When my kids were babies, so much stuff aimed at moms had to do with protecting the kids from poisonous, even deadly, cleaning products in the home: the kitchen sprays, the bathroom cleaners, the windows cleaners... You had to keep them in out-of-reach spaces or put baby locks on everything. This didn’t make sense to me. Why would I want dangerous, even deadly, products in my home? Why would I even want to clean with dangerous products?

So, I embarked on a journey to try to use safe-for-my-kids products. This led me to environmentally friendly cleaning approaches. Well, of course! If it’s safe for the environment, it’s safe for inside my home and vice versa! I bought a book with tons of ideas and recipes and did use some of them. When I first started using essential oils, I thought, “What a great idea! I can mix the two!”

But, you know, motherhood, and then homeschooling, take up time, so those ideas didn’t get followed through on and those safe products didn’t get made.
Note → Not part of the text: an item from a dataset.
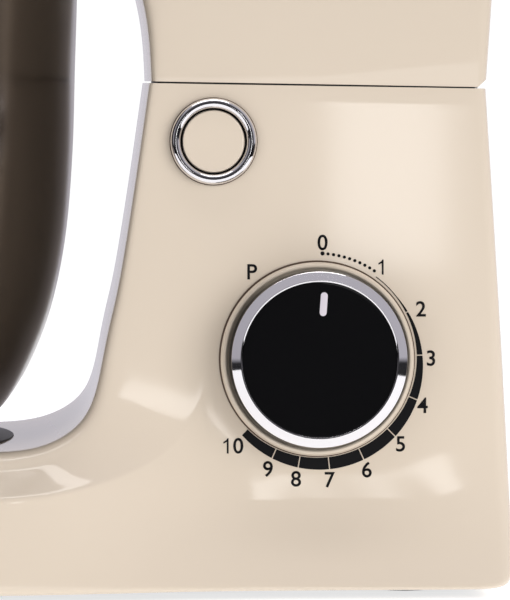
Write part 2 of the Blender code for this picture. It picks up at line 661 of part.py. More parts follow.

Aaaand… certain cleaning products stayed in the home, although I did make sure that there was no skull and crossbones symbols on any of them.

Things changed when I finally found a safe cleaner that was not only safe for our home and the environment, but could also basically replace ALL of the other cleaners in the home. Safe + saves space + saves time? Win! I didn’t realize at the time how much of a win it was. Walking down the cleaning aisle at the grocery store these days, maybe looking for sponges or what have you, I find it shocking that there are so many different possible cleaners being sold when a good all-purpose cleaner can do the bulk of it (and without the heavy, synthetic scents—that’s another thing that I find shocking walking down that aisle! cough cough cough)

I’m so glad I no longer have all the different bottles of cleaners and certainly don’t have all the harmful ingredients in my home. My kids may be adults now, but it’s still important that our home be safe for me and my husband—and our little fur balls, too.